## [EXERCISE AIM]
Repeat exactly, and only, the lines below starting at the line that contains "felt_top();" and ending at the line that contains "bpy.data.objects.remove(obj)", inclusive of both.
══ MATERIAL
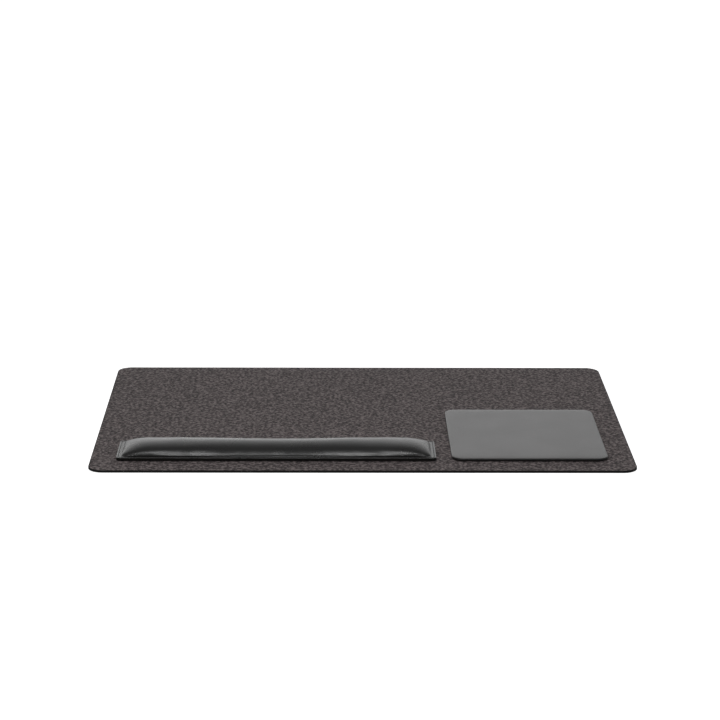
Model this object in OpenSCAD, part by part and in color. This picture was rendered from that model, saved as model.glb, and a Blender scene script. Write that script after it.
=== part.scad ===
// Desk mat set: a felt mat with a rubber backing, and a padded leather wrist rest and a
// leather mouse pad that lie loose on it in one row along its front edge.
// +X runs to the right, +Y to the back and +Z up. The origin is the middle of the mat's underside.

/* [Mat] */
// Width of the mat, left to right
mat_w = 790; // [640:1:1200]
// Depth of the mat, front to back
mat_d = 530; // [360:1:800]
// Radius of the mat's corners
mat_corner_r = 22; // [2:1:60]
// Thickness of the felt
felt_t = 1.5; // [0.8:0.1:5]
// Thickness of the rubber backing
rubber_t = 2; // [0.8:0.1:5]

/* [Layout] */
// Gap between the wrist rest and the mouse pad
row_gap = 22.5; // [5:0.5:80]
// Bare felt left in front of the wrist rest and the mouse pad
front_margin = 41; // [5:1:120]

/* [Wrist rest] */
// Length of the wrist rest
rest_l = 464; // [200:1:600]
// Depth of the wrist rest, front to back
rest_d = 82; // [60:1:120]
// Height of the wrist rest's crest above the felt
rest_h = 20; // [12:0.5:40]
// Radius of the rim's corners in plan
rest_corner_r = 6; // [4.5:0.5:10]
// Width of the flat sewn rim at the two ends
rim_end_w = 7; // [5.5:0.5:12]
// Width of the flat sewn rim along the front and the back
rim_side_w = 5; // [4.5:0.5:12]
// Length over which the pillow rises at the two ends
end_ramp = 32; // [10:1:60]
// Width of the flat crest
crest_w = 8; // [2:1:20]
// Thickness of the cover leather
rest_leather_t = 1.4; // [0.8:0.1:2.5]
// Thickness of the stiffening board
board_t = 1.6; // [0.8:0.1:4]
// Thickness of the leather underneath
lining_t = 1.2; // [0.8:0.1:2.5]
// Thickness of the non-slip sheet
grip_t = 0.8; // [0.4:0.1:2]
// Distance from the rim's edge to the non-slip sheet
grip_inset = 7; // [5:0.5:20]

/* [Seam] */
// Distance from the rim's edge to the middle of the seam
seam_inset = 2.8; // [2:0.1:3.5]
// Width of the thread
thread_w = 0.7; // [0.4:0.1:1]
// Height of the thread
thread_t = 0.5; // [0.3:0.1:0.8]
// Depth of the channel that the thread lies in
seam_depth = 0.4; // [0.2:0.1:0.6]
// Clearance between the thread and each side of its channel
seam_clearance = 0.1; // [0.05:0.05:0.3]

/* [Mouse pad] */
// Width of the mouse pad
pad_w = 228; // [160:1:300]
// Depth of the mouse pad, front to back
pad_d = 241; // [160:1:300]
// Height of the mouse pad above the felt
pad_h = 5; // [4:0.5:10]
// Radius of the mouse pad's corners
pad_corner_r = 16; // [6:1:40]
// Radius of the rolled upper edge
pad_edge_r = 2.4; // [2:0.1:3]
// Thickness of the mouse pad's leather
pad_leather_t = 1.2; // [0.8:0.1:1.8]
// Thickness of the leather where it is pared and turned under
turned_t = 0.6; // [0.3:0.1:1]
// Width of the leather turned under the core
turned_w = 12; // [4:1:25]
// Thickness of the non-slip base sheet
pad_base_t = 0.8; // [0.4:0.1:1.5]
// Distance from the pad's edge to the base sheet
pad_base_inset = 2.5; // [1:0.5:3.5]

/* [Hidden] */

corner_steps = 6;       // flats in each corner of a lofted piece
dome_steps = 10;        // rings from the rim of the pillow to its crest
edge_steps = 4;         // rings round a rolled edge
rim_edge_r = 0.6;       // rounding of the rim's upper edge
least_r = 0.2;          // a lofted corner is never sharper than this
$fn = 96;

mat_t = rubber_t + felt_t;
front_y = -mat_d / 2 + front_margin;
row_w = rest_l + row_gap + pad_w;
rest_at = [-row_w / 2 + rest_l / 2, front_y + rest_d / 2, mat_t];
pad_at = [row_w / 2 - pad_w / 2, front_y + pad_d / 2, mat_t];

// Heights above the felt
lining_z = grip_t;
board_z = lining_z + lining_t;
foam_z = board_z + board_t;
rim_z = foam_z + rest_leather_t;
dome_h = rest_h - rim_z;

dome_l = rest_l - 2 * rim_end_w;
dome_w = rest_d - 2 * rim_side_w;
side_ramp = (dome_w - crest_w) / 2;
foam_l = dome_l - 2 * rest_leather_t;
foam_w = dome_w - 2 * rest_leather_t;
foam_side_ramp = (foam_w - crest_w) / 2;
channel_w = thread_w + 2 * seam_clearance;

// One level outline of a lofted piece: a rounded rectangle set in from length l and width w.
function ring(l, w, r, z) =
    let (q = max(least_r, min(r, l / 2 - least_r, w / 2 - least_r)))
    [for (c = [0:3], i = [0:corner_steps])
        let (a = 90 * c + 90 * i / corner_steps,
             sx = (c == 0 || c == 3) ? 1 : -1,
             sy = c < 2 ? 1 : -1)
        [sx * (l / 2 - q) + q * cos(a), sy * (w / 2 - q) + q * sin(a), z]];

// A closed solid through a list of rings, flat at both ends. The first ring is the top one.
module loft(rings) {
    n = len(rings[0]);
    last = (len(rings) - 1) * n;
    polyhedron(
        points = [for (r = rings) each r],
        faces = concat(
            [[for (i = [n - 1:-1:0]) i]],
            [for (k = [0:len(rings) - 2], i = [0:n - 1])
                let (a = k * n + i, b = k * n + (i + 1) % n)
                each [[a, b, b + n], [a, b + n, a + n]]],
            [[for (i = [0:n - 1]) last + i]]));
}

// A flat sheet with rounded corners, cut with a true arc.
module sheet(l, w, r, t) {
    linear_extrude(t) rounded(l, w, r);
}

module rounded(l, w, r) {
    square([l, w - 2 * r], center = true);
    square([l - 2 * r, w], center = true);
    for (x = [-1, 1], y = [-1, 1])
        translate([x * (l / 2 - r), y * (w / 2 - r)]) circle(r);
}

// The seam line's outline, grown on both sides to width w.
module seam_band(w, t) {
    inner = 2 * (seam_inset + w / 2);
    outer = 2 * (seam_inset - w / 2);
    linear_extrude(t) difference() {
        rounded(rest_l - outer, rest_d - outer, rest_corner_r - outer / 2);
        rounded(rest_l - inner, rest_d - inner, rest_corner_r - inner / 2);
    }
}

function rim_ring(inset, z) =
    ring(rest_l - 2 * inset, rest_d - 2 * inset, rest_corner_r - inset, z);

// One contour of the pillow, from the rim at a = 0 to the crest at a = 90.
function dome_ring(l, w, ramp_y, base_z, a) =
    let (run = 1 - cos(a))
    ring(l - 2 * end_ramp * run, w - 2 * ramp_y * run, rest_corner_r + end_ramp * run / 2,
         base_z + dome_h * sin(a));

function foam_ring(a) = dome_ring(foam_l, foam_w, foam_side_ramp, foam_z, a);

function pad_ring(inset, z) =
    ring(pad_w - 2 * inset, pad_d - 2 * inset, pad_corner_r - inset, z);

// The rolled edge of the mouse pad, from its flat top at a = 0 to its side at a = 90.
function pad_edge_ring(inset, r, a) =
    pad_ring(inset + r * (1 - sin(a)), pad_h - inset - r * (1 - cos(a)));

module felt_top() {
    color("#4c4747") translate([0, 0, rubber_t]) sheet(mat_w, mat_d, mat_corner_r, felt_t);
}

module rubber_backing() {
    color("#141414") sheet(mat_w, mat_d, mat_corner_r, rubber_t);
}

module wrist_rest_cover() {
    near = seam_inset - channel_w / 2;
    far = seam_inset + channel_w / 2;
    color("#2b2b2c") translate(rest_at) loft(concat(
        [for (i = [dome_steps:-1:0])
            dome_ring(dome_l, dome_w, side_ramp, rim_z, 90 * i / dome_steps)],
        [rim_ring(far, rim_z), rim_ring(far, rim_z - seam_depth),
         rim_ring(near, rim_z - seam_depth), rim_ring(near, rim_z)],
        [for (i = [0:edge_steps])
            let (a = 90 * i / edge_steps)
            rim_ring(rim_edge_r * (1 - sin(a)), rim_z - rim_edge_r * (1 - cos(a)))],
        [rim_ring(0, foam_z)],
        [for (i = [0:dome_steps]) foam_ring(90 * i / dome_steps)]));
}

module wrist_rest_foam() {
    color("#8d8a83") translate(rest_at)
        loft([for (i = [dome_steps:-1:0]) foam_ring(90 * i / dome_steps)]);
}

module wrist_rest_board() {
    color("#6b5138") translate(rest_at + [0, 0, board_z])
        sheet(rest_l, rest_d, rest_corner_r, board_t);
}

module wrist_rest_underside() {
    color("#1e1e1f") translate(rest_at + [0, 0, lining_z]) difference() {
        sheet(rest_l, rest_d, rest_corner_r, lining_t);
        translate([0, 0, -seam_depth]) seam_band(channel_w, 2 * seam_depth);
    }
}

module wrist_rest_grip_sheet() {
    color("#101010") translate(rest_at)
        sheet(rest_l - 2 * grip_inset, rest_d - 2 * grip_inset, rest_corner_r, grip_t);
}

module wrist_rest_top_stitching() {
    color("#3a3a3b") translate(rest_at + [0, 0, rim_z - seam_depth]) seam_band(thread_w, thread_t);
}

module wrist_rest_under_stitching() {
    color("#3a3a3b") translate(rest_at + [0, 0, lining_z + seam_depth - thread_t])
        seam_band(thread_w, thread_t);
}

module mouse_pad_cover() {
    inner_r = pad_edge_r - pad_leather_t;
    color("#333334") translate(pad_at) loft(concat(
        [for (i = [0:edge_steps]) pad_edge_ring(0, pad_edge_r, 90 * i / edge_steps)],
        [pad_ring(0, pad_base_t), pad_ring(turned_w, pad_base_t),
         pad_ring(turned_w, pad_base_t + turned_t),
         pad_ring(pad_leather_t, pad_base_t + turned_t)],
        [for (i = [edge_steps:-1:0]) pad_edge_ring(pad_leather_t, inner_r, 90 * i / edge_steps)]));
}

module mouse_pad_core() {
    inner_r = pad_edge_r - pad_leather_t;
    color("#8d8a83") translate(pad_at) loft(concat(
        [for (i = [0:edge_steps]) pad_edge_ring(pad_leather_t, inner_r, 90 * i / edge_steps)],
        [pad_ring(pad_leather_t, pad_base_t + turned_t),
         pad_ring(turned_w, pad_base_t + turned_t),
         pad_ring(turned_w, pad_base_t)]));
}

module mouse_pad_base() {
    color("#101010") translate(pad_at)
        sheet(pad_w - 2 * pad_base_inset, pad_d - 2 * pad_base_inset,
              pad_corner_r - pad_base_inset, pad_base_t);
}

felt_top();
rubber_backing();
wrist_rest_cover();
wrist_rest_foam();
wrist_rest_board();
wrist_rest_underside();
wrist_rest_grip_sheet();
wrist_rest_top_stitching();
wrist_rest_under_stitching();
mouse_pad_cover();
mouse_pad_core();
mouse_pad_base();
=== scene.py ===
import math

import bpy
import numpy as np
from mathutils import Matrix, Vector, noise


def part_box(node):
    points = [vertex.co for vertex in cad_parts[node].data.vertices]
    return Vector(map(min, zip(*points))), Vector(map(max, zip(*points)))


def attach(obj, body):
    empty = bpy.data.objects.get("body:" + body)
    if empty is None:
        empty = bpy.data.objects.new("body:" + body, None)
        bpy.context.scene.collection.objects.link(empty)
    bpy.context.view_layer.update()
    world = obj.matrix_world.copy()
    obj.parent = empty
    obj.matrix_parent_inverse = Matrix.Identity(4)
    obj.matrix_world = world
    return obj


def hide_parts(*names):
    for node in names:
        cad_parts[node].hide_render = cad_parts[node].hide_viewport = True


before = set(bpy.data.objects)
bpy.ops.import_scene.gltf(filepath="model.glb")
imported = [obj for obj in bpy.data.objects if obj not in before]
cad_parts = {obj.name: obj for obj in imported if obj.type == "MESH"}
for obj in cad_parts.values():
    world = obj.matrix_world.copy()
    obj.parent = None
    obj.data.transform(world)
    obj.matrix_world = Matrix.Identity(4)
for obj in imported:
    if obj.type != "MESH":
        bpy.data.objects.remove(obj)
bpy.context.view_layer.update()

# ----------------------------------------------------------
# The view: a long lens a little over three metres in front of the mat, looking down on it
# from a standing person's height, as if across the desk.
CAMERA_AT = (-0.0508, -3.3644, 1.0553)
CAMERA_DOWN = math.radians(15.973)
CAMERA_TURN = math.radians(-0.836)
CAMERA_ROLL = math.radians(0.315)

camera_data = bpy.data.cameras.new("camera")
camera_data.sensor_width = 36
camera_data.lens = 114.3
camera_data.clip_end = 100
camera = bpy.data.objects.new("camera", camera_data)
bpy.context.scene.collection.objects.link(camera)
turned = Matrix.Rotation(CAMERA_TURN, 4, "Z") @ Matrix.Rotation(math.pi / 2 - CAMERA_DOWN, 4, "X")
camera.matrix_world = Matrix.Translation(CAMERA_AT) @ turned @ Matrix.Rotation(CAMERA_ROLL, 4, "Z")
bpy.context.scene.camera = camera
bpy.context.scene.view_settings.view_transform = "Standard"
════
## [ANSWER TO THE PROBLEM]
felt_top();
rubber_backing();
wrist_rest_cover();
wrist_rest_foam();
wrist_rest_board();
wrist_rest_underside();
wrist_rest_grip_sheet();
wrist_rest_top_stitching();
wrist_rest_under_stitching();
mouse_pad_cover();
mouse_pad_core();
mouse_pad_base();
=== scene.py ===
import math

import bpy
import numpy as np
from mathutils import Matrix, Vector, noise


def part_box(node):
    points = [vertex.co for vertex in cad_parts[node].data.vertices]
    return Vector(map(min, zip(*points))), Vector(map(max, zip(*points)))


def attach(obj, body):
    empty = bpy.data.objects.get("body:" + body)
    if empty is None:
        empty = bpy.data.objects.new("body:" + body, None)
        bpy.context.scene.collection.objects.link(empty)
    bpy.context.view_layer.update()
    world = obj.matrix_world.copy()
    obj.parent = empty
    obj.matrix_parent_inverse = Matrix.Identity(4)
    obj.matrix_world = world
    return obj


def hide_parts(*names):
    for node in names:
        cad_parts[node].hide_render = cad_parts[node].hide_viewport = True


before = set(bpy.data.objects)
bpy.ops.import_scene.gltf(filepath="model.glb")
imported = [obj for obj in bpy.data.objects if obj not in before]
cad_parts = {obj.name: obj for obj in imported if obj.type == "MESH"}
for obj in cad_parts.values():
    world = obj.matrix_world.copy()
    obj.parent = None
    obj.data.transform(world)
    obj.matrix_world = Matrix.Identity(4)
for obj in imported:
    if obj.type != "MESH":
        bpy.data.objects.remove(obj)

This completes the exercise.